With respect to the question, whether upon the facts the verdict of the jury ought to be sustained, we can not seriously entertain a doubt. The jury have passed upon the facts in the trial of the issues, and it is only where the court can see that a new or second trial of the issues is required to effectuate justice that a new trial will be granted. In this case no motion for a new trial was made to the court of equity upon the return of the verdict to that court, upon the issues formed by it. It was for that coui’t to say, whether the finding of the jury was satisfactory or not. The evidence taken at the trial of the issues would seem to have been eminently proper for the consideration of the jury. The justice before whom the issues were tried at law, as well as the justice in the court of equity, were entirely satisfied with the verdict. The trial in all respects seems to have been fairly conducted.

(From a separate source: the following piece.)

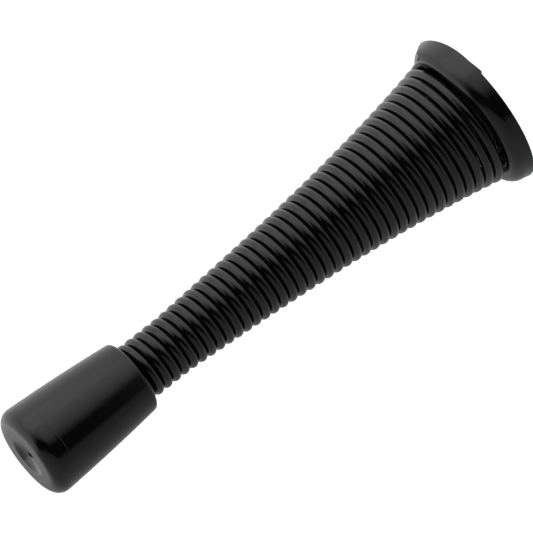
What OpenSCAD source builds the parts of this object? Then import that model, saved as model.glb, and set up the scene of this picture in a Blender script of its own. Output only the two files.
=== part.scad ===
// Spring door stop: a flared, tightly wound wire spring with a rubber tip on its narrow end
// and a pressed base plate on its wide end.
// The stop is drawn standing on the wall plane, along +Z, and is then laid over so that it
// sticks out of the wall along -Y. The origin is the centre of the screw hole, in the wall plane.
// Every angle is measured about the stop's own axis.

/* [Overall] */
// Length from the wall to the front of the rubber tip
stop_len = 86; // [84:0.5:92]

/* [Spring] */
// Diameter of the coated wire
wire_d = 1.6; // [1.4:0.05:1.6]
// Outer diameter of the narrow, straight part of the coil
coil_tip_d = 9.16; // [8.8:0.02:9.2]
// Outer diameter of the last turn at the base
coil_base_d = 21.2; // [20.8:0.1:21.2]
// Half turns of wire above the base plate
half_turns = 87; // [70:1:88]
// Gap between neighbouring turns
turn_gap = 0.02; // [0.02:0.01:0.04]
// Length of the flared part of the coil
flare_len = 54.5; // [45:0.5:58]
// Share of the flare that is a plain cone, where the rest curves outward at the base
cone_share = 0.58; // [0.5:0.02:1]

/* [Rubber tip] */
// Length of the tip
tip_len = 19.8; // [18:0.2:24]
// Diameter at the front of the tip
tip_front_d = 14.5; // [13:0.1:15]
// Diameter where the spring enters the tip
tip_back_d = 11.7; // [11.3:0.1:12.2]
// How far the side bulges past a straight cone
tip_bulge = 0.12; // [0:0.02:0.3]
// Radius of the rounded nose
nose_r = 1.9; // [0.5:0.1:2.5]
// Radius of the rounded back edge
back_edge_r = 0.7; // [0.2:0.1:0.8]
// Depth of the bore that grips the spring
tip_bore_len = 11; // [9:0.5:13]
// Diameter of the dimple in the nose
dimple_d = 5.8; // [4:0.1:7]
// Depth of the dimple
dimple_depth = 0.6; // [0.4:0.1:1.5]
// Diameter of the vent from the dimple to the bore
vent_d = 1; // [0.6:0.1:1.4]

/* [Base plate] */
// Diameter of the plate at its rim
base_d = 25; // [24.8:0.1:26]
// Thickness of the pressed sheet
sheet = 0.6; // [0.5:0.05:0.7]
// Height of the rim above the wall
rim_z = 0.6; // [0.3:0.1:0.8]
// Outer diameter of the cup in the middle
cup_d = 16.9; // [16:0.1:17]
// Outer radius of the rounded shoulder
shoulder_r = 2; // [1.2:0.1:2.2]
// How far the skirt flares out between the shoulder and the rim
skirt_flare = 0.25; // [0:0.05:0.4]
// Diameter of the screw hole
screw_d = 4.4; // [3.6:0.1:5]
// Angle of the raised edge, where the wire goes in under the flange
slit_angle = 139; // [0:1:359]
// Angle that the tongue under the raised edge covers
tongue_span = 49; // [20:1:60]

/* [Hidden] */

wire_r = wire_d / 2;
fit_gap = 0.02;          // between the wire and the sheet that it lies on
under_gap = 0.35;        // between the wire and the flange above it
round_fn = 96;
wire_fn = 24;

// The spring. Turn 0 starts where the wire comes up through the slit.
pitch = wire_d + turn_gap;
dip_span = 22;           // angle from where the wire leaves the flange to the raised edge
dip_end = 4;             // angle short of the raised edge at which the wire is fully under it
tail_end = 42;           // angle at which the wire ends, one turn lower
seat_z = 4.1;            // height of the wire's centre at the start of turn 0
tip_r = (coil_tip_d - wire_d) / 2;
base_r = (coil_base_d - wire_d) / 2;
core_len = 0.3;          // a short core joins each half turn to the next across a hairline seam
core_inset = 0.05;       // how far the core lies inside the wire's surface
seam = 0.04;
bend_extra = 0.02;       // the balls at the two bends of the dip stand this proud
coil_start = slit_angle + dip_span;

// The tip, from its back face to its nose.
tip_back_z = stop_len - tip_len;
tip_bore_d = coil_tip_d + 0.13;
curve_steps = 8;

// The base plate.
skirt_top_r = base_d / 2 - skirt_flare;
cup_r = cup_d / 2;
split_z = 1.2;           // the helical flange is drawn above this height, plain rings below it
sector = 7.5;            // the helical flange is stepped this finely
dip_window_r = 10.8;     // the flange is cut away out to here where the wire dips through it
dip_window = 26;
clear_drop = 0.42;       // the flange lies this far clear of the wire, away from its two edges
clear_from = 30;         // angle at which it begins to fall clear
clear_to = 308;          // angle at which it is back up under the wire
raised_drop = 0.12;      // the flange is pressed down this far at its raised edge
lobe_span = 60;
lobe_shoulder_r = 1.1;   // the shoulder tightens to this at the raised edge
slit_gap = 1;            // angle between the raised edge and the other edge of the slit
tongue_gap = 0.12;
joggle = 7;              // angle over which the tongue steps inward from the skirt
cut = 0.01;              // overlap of joined solids, and overshoot of cuts

// Radius of the wire's centre line at height z.
function flare(z) = max(0, 1 - (z - seat_z) / flare_len);
function coil_r(z) = tip_r + (base_r - tip_r) * (cone_share * flare(z) + (1 - cone_share) * pow(flare(z), 3));
function slope(z) = (coil_r(z) - coil_r(z + 0.1)) / 0.1;
// Turns that grow in radius nest, so each rises a little less than a straight coil's.
function rise(z) = pitch / 2 * cos(atan(slope(z)));
turn_z = [for (k = 0, z = seat_z; k <= half_turns; z = z + rise(z), k = k + 1) z];

// Height of the wire's centre on the flange, by the angle a from the start of turn 0.
function ramp(a) = (1 - cos(a)) / 2;
function seat_wire_z(a) = a < 180
    ? turn_z[0] + (turn_z[1] - turn_z[0]) * ramp(a)
    : turn_z[1] + (turn_z[2] - turn_z[1]) * ramp(a - 180);
function ease(x) = let (u = min(1, max(0, x))) u * u * (3 - 2 * u);
// Share of the way into the lobe that ends at the raised edge.
function lobe(a) = ease((a - 360 + dip_span + lobe_span) / lobe_span);
function flange_z(a) = seat_wire_z(a) - wire_r - fit_gap - raised_drop * lobe(a)
    - clear_drop * ease((a - clear_from) / 100) * ease((clear_to - a) / 50);
function under_z(a) = flange_z(a) - sheet - under_gap - wire_r;

function polar(r, a, z) = [r * cos(a), r * sin(a), z];
function degrees_of(len, r) = len / r * 180 / PI;

// One planar arc of wire between two angles, tilted to climb and shifted to let it widen.
module wire_arc(from, to, r_from, r_to, z_from, z_to) {
    span = to - from;
    r = (r_from + r_to) / 2;
    trim = degrees_of(seam / 2, r);
    tilt = atan((z_to - z_from) / (2 * r * sin(span / 2)));
    translate([0, 0, (z_from + z_to) / 2])
        rotate([0, 0, (from + to) / 2])
            translate([0, (r_to - r_from) / 2, 0])
                rotate([tilt, 0, 0])
                    rotate_extrude(angle = span - 2 * trim, start = trim - span / 2, $fn = round_fn)
                        translate([r, 0])
                            circle(wire_r, $fn = wire_fn);
}

module wire_core(r, angle, z) {
    rotate([0, 0, angle])
        translate([r, 0, z])
            rotate([90, 0, 0])
                cylinder(r = wire_r - core_inset, h = core_len, center = true, $fn = wire_fn);
}

// The straight stretch in which the wire dips through the slit.
module wire_dip(from, to, r, z_from, z_to) {
    half = (to - from) / 2;
    run = 2 * r * sin(half);
    climb = atan((z_to - z_from) / run);
    rotate([0, 0, from + half])
        translate([r * cos(half), 0, (z_from + z_to) / 2])
            rotate([climb - 90, 0, 0])
                cylinder(r = wire_r, h = run / cos(climb), center = true, $fn = wire_fn);
    for (end = [polar(r, from, z_from), polar(r, to, z_to)])
        translate(end)
            sphere(r = wire_r + bend_extra, $fn = wire_fn);
}

// The stretch of wire that the flange holds, from its end to the start of turn 0.
module wire_tail() {
    r = coil_r(seat_z);
    enter = 360 - dip_span + dip_end;
    middle = 180;
    last = tail_end - dip_span;
    wire_arc(coil_start + last, coil_start + middle, r, r, under_z(last), under_z(middle));
    wire_core(r, coil_start + middle, under_z(middle));
    wire_arc(coil_start + middle, coil_start + enter, r, r, under_z(middle), under_z(enter));
    wire_dip(coil_start + enter - 360, coil_start, r, under_z(enter), seat_z);
}

module coil_spring() {
    color([0.05, 0.05, 0.05]) {
        for (k = [0:half_turns - 1])
            wire_arc(coil_start + 180 * k, coil_start + 180 * (k + 1),
                coil_r(turn_z[k]), coil_r(turn_z[k + 1]), turn_z[k], turn_z[k + 1]);
        for (k = [1:half_turns - 1])
            wire_core(coil_r(turn_z[k]), coil_start + 180 * k, turn_z[k]);
        wire_tail();
    }
}

// Points of a quarter round between two directions.
function round_points(r, z, radius, from, to) =
    [for (i = [0:curve_steps]) let (a = from + (to - from) * i / curve_steps)
        [r + radius * cos(a), z + radius * sin(a)]];
// Radius of the tip's side, by its share u of the way from the back to the front.
function tip_side(u) = (tip_back_d + (tip_front_d - tip_back_d) * u) / 2 + 4 * tip_bulge * u * (1 - u);

module rubber_tip() {
    side = [for (i = [1:curve_steps - 1]) let (u = i / curve_steps)
        [tip_side(u), tip_back_z + back_edge_r + (tip_len - back_edge_r - nose_r) * u]];
    outline = concat(
        [[0, tip_back_z]],
        round_points(tip_back_d / 2 - back_edge_r, tip_back_z + back_edge_r, back_edge_r, -90, 0),
        side,
        round_points(tip_front_d / 2 - nose_r, stop_len - nose_r, nose_r, 0, 90),
        [[0, stop_len]]);
    dimple_r = (pow(dimple_d / 2, 2) + pow(dimple_depth, 2)) / (2 * dimple_depth);
    color([0.08, 0.08, 0.08])
        difference() {
            rotate_extrude($fn = round_fn)
                polygon(outline);
            translate([0, 0, tip_back_z - cut])
                cylinder(d = tip_bore_d, h = tip_bore_len + cut, $fn = round_fn);
            translate([0, 0, stop_len + dimple_r - dimple_depth])
                sphere(r = dimple_r, $fn = round_fn);
            translate([0, 0, tip_back_z])
                cylinder(d = vent_d, h = tip_len, $fn = wire_fn);
        }
}

// Outline of the sheet in one sector: the top of the cup's wall, the flange, the shoulder and the skirt.
// inset 0 gives the outside of the sheet, and inset 1 the hollow under it.
module flange_outline(top, round_r, inset) {
    t = inset * sheet;
    flat_r = skirt_top_r - round_r;
    shoulder_z = top - round_r;
    inner_r = inset == 1 ? cup_r : cup_r - sheet;
    translate([inner_r, split_z - inset])
        square([flat_r - inner_r, top - t - split_z + inset]);
    translate([flat_r, shoulder_z])
        circle(r = round_r - t, $fn = round_fn);
    polygon([
        [flat_r - cut, split_z - inset],
        [skirt_r(split_z) - t, split_z - inset],
        [skirt_r(split_z) - t, split_z],
        [skirt_top_r - t, shoulder_z],
        [flat_r - cut, shoulder_z]]);
}

// Outer radius of the skirt at height z, below the shoulder.
function skirt_r(z) = skirt_top_r + skirt_flare * (3 - z) / (3 - rim_z);

module flange_sector(a) {
    round_r = shoulder_r + (lobe_shoulder_r - shoulder_r) * lobe(a);
    rotate_extrude(angle = sector, start = a, $fn = round_fn)
        difference() {
            intersection() {
                flange_outline(flange_z(a), round_r, 0);
                translate([0, split_z])
                    square([base_d, stop_len]);
            }
            flange_outline(flange_z(a), round_r, 1);
        }
}

// Ring sector between two angles, for the tongue and for cuts.
module ring_sector(r_in, r_out, z_low, z_high, from, to) {
    rotate_extrude(angle = to - from, start = from, $fn = round_fn)
        translate([r_in, z_low])
            square([r_out - r_in, z_high - z_low]);
}

// The floor, the cup's wall and the skirt, up to where the helical flange begins.
module plain_rings() {
    rotate_extrude($fn = round_fn)
        square([cup_r, sheet]);
    ring_sector(cup_r - sheet, cup_r, 0, split_z, 0, 360);
    rotate_extrude($fn = round_fn)
        polygon([
            [skirt_r(rim_z) - sheet, rim_z],
            [skirt_r(rim_z), rim_z],
            [skirt_r(split_z), split_z],
            [skirt_r(split_z) - sheet, split_z]]);
}

// Angles here are counted from the start of turn 0, so the raised edge is at 360 - dip_span.
module base_plate() {
    edge = -dip_span;
    tongue_r = skirt_r(split_z) - sheet - tongue_gap;
    color([0.07, 0.07, 0.07])
        rotate([0, 0, coil_start])
            difference() {
                union() {
                    plain_rings();
                    for (i = [0:360 / sector - 1])
                        flange_sector(edge + sector * i);
                    ring_sector(tongue_r - sheet, tongue_r, 0, split_z, edge - tongue_span, edge + joggle);
                    ring_sector(tongue_r - sheet, tongue_r + 2 * tongue_gap, rim_z, split_z,
                        edge + slit_gap, edge + joggle);
                }
                ring_sector(cup_r, dip_window_r, split_z, stop_len / 2, edge, edge + dip_window);
                ring_sector(tongue_r + cut, base_d, -1, stop_len / 2, edge, edge + slit_gap);
                translate([0, 0, -1])
                    cylinder(d = screw_d, h = sheet + 2, $fn = round_fn);
            }
}

module on_wall() {
    rotate([90, 0, 0])
        children();
}

on_wall() base_plate();
on_wall() coil_spring();
on_wall() rubber_tip();
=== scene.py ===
import math

import bpy
import numpy as np
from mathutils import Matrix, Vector


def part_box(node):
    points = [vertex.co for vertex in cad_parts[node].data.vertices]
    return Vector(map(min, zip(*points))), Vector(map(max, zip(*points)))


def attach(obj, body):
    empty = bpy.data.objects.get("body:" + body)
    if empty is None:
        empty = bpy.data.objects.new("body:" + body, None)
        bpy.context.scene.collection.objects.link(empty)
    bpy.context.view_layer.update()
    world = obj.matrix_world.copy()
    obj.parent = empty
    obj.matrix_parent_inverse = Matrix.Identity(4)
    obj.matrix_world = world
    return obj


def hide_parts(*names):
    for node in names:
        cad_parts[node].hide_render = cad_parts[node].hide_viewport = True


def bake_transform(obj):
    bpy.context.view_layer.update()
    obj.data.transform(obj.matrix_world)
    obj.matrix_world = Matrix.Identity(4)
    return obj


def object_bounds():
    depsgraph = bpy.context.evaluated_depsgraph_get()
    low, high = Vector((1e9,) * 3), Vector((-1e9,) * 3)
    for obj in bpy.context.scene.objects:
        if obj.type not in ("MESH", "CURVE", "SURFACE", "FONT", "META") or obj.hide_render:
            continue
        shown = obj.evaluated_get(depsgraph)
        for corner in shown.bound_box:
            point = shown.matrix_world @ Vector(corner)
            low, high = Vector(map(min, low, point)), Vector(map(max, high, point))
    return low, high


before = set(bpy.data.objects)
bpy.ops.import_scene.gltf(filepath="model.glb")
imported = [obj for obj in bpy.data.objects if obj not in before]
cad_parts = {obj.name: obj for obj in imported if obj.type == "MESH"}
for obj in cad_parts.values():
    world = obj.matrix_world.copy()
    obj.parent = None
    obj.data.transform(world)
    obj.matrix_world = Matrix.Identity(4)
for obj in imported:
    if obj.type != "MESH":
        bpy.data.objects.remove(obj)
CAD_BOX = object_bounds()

# Lengths are in metres. Each piece is laid out as r, angle and z about the stop's own axis, with z
# measured out of the wall, and place() turns that into the frame, where the stop lies along -Y.
MM = 0.001

TIP_LOW, TIP_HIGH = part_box("rubber_tip")
STOP_LEN = -TIP_LOW.y
TIP_BACK_Z = -TIP_HIGH.y
TIP_FRONT_R = TIP_HIGH.x
PLATE_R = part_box("base_plate")[1].x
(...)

The jury were fully and fairly instructed by the court, at the instance of the respective parties, and all the prayers offered by each side were granted, read, and fully explained to the jury. We can perceive no substantial ground upon which the verdict should be set aside, and a new trial upon the issues granted. As there was no other evidence in the case than that upon which the jury acted and based their verdict, if the court below was satisfied, as it appears to have been, that the verdict was the fair result and conclusion from that evidence, the court was certainly justified in accepting and adopting the verdict, and making it .the basis of . its decree. It would only be in a case where an appellate court could plainly see from the facts of the case, that the verdict of a jury, upon issues in a case like the present, was not fairly supported by the facts, that a new trial of the issues would be granted, as against the order of the court below. In this case we perceive no such ground for a new trial. It follows that the decree must be affirmed, and it is so ordered. Decree affirmed.